In this new version, the mutual love between Mowgli and the jungle community saves all of them. Mowgli approaches the village long enough to take a burning torch to keep Shere Kahn at bay, inadvertently setting part of the jungle on fire with embers. The animals are frightened, but just as Shere Kahn seems on the verge of swaying them against this human, Baloo, Bagheera and Raksha quote what’s called the law of the jungle, something the wolf cubs repeat daily: “The strength of the pack is the wolf, and the strength of the wolf is the pack.”

Fight him like a man, Bagheera encourages, and Mowgli taunts Shere Kahn into following him up a dead tree, just like the hunting game. This time, Mowgli counts on a branch to break—and it does, sending Shere Kahn to his death.

Then the elephants arrive. They’ve come to repay Mowgli for his help earlier and use their trunks to nudge logs and other debris into the river, routing the water to extinguish the flames.

By the film’s end, Mowgli is back with the pack, only this time beating the cubs at their game by being himself. He rests up in a tree with friends Bagheera and Baloo, comfortable in his uniqueness.

The rare moment that doesn’t work comes when this film tries to be faithful to the animated version with instances that feel forced.
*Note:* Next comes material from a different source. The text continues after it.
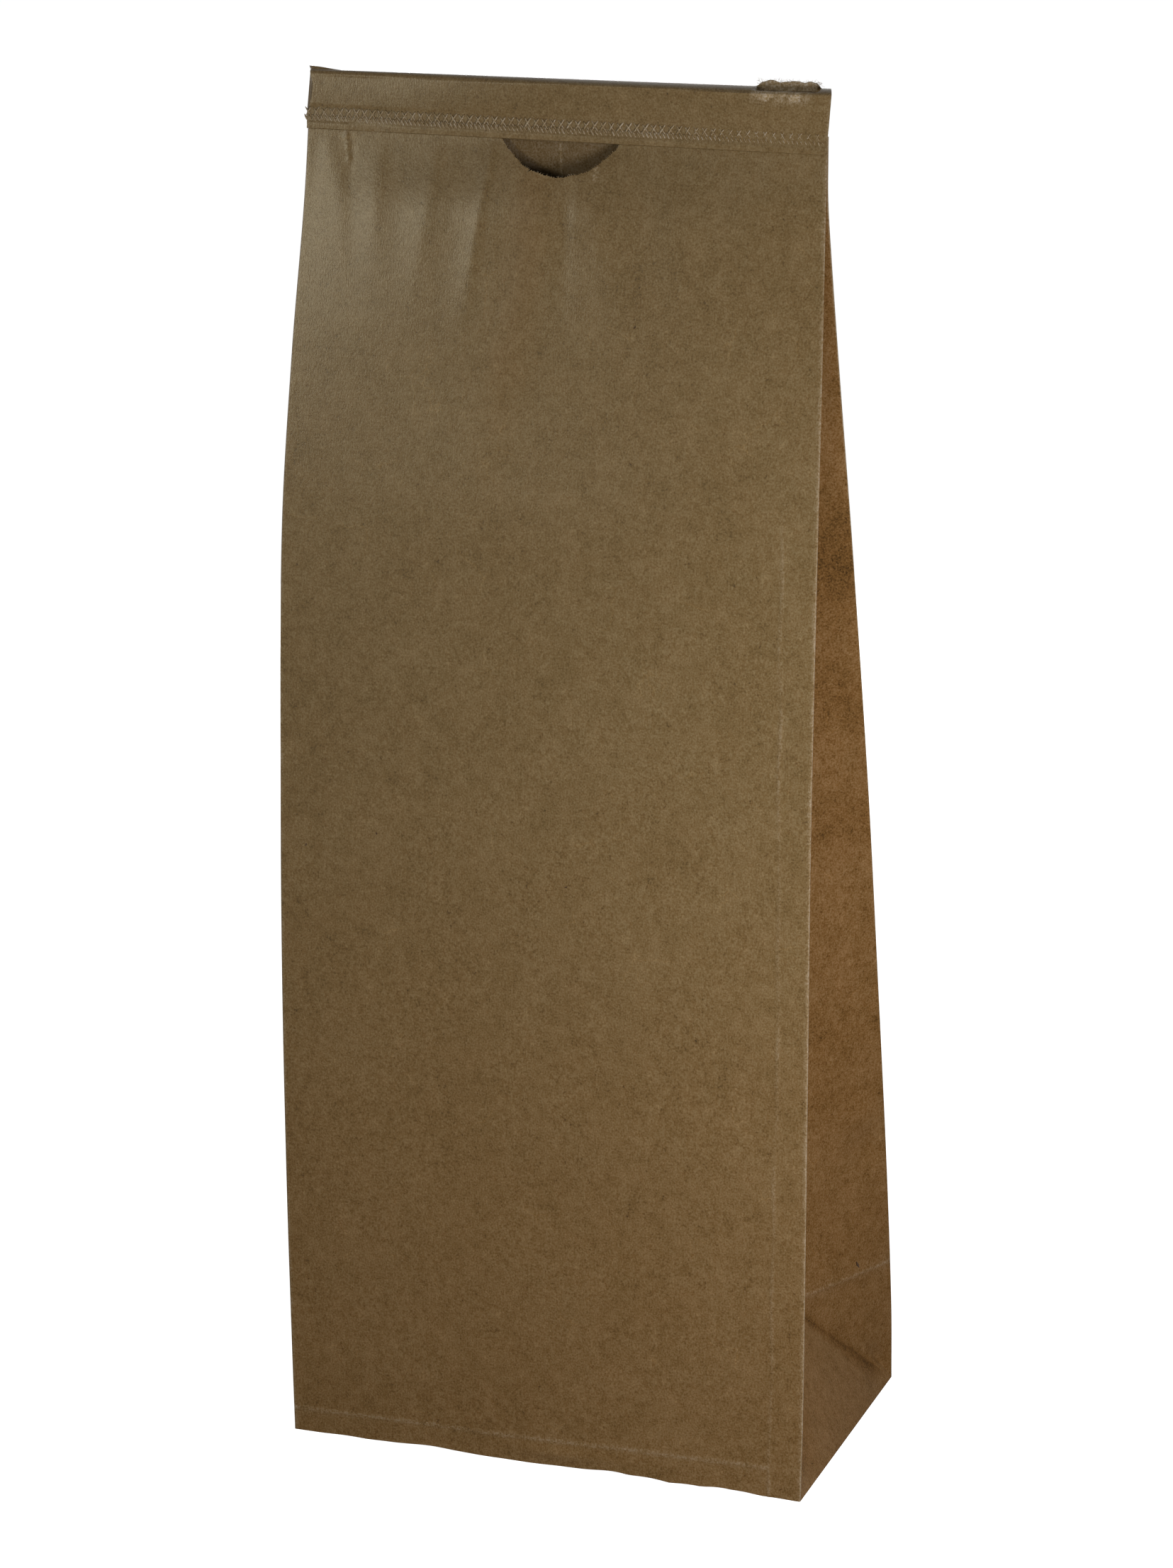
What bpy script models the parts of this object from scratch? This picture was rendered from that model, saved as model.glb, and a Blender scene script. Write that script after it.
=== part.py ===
"""A brown paper bag, folded and glued from one sheet.

It is a block-bottom bag with a gusset in each side. The front stands nearly upright and the back
leans against it, so the bag closes to a flat top. The top is folded forward once and crimped
there, and a thumb notch in the front panel shows just below that fold.

Lengths are in metres. Z is up, the front faces -Y, and the origin is under the middle of the base.
"""
import math

import bmesh
import bpy
from mathutils import Matrix

# Sizes of the bag
BASE_WIDTH = 0.127
BASE_DEPTH = 0.0793
HEIGHT = 0.323
PAPER = 0.0002            # thickness of the sheet
BASE_THICKNESS = 0.0008   # the pasted plies of the base together
PLY_GAP = 0.0002          # air between plies that lie on each other

# How the sides stand
SIDE_BOW = 0.001          # the panels' edges swell out by this at half height
TOP_SETBACK = 0.0146      # the closed top lies this far behind the front edge of the base
TOP_TWIST = math.radians(-2.2)
GUSSET_SLACK = 0.0008     # paper in each half gusset beyond half the base's depth
APEX_HEIGHT = 0.033       # where a gusset's centre crease meets its two diagonals

# The top, folded forward over the front
FLAP_DROP_LEFT = 0.0131
FLAP_DROP_RIGHT = 0.0142
FLAP_SHIFT = 0.0008       # the fold is skewed, so the flap lies this far to the right
FLAP_TAPER = 0.0008       # the flap's left end is cut in by this at the fold
FLAP_THICKNESS = 0.0008
PLY_END_WAVE = 0.0002     # the plies under the fold end this unevenly
CRIMP_ABOVE_EDGE = 0.0016
CRIMP_HEIGHT = 0.0033
TORN_LENGTH = 0.0158      # the fold is torn open over this length
TORN_INSET = 0.0022       # up to this far from its right end
TORN_RAMP = 0.0018
TORN_RISE = 0.0016        # the back plies stand up from the tear by this
TORN_GAP = 0.0010         # and part from the front ply down to this depth
EAR_WIDTH = 0.0060        # the raised tip at the fold's left end
EAR_RISE = 0.0009

# The thumb notch in the front panel
NOTCH_RADIUS = 0.0165
NOTCH_DEPTH = 0.0078      # below the flap's edge

# The puffed part of the bag below the flap
PUFF_FRONT = 0.0026
PUFF_BACK = 0.0030
PUFF_LENGTH = 0.075

# The glued seam down the back
SEAM_LEFT = -0.0005
SEAM_WIDTH = 0.012
SEAM_FADE = 0.003

# The pasted flap that shows under the base
BASE_FLAP_EDGE = 0.012
BASE_FLAP_INSET = 0.003   # its ends start this far in from the base's corners
BASE_FLAP_SLANT = 0.016
BASE_FLAP_STEP = 0.0002

# How finely the sheet is divided
FRONT_COLUMNS = 40
BACK_COLUMNS = 14
PUFF_LEVEL_STEP = 0.006
PLAIN_LEVEL_STEP = 0.014
NOTCH_SEGMENTS = 96
FLAP_STATIONS = 20
FOLD_SEGMENTS = 8
PLY_END_WAVES = 20.0      # radians of the uneven end along the fold

# Sizes that follow from those above
STACK = 4 * PAPER + 3 * PLY_GAP
FOLD_LIP = 2 * PAPER + PLY_GAP
GUSSET_HALF = BASE_DEPTH / 2 + GUSSET_SLACK
FLAP_DROP = (FLAP_DROP_LEFT + FLAP_DROP_RIGHT) / 2
FLAP_EDGE = HEIGHT - FLAP_DROP
NECK_BOTTOM = FLAP_EDGE + CRIMP_ABOVE_EDGE / 2
PLIES_END = FLAP_EDGE + CRIMP_ABOVE_EDGE + CRIMP_HEIGHT / 2
NECK_THICKNESS = STACK + PAPER

# How the bag tapers: share of the height to the flap's edge, share of the base's depth left there,
# share of the setback, and swelling of the edges in units of the bow
TAPER = (
    (0.000, 1.000, 0.00, 0.0),
    (0.065, 0.966, -0.01, 0.4),
    (0.194, 0.871, -0.06, 0.8),
    (0.355, 0.733, -0.09, 1.0),
    (0.516, 0.588, -0.05, 0.9),
    (0.710, 0.349, 0.14, 0.8),
    (0.839, 0.168, 0.49, -0.1),
    (0.935, 0.045, 0.82, -1.2),
    (0.968, 0.010, 0.92, -1.5),
    (1.000, 0.000, 1.00, -1.7),
)

# Flutes in the front panel below the flap: place across at the top and lower end, distance of the
# two ends below the flap's edge, half width, and rise (a trough is negative)
FLUTES = (
    (-0.0460, -0.0435, 0.002, 0.026, 0.0040, 0.0006),
    (-0.0290, -0.0330, 0.001, 0.030, 0.0035, 0.0008),
    (-0.0160, -0.0215, 0.001, 0.042, 0.0030, 0.0010),
    (-0.0090, -0.0125, 0.010, 0.045, 0.0030, -0.0007),
    (-0.0025, -0.0090, 0.010, 0.058, 0.0032, 0.0008),
    (0.0025, 0.0030, 0.010, 0.042, 0.0025, -0.0008),
    (0.0085, 0.0155, 0.010, 0.046, 0.0040, 0.0007),
)
FLUTE_FADE = 0.012


def smoothstep(low, high, value):
    """Rises from 0 at low to 1 at high, level at both ends."""
    t = min(max((value - low) / (high - low), 0.0), 1.0)
    return t * t * (3 - 2 * t)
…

The giant simian King Louie (voiced by Christopher Walken), for instance, who wants Mowgli to live with his pack and spill how to make fire, loses his selfish menace once he sings “I Wanna Be Like You.” Save it for the closing credits.

Whenever the film stays true to Mowgli, his dilemma, and his growth, it comes out a winner. So reduce your adaptation to the bare necessities—and allow the story to go where it wants. Audiences just might be delighted.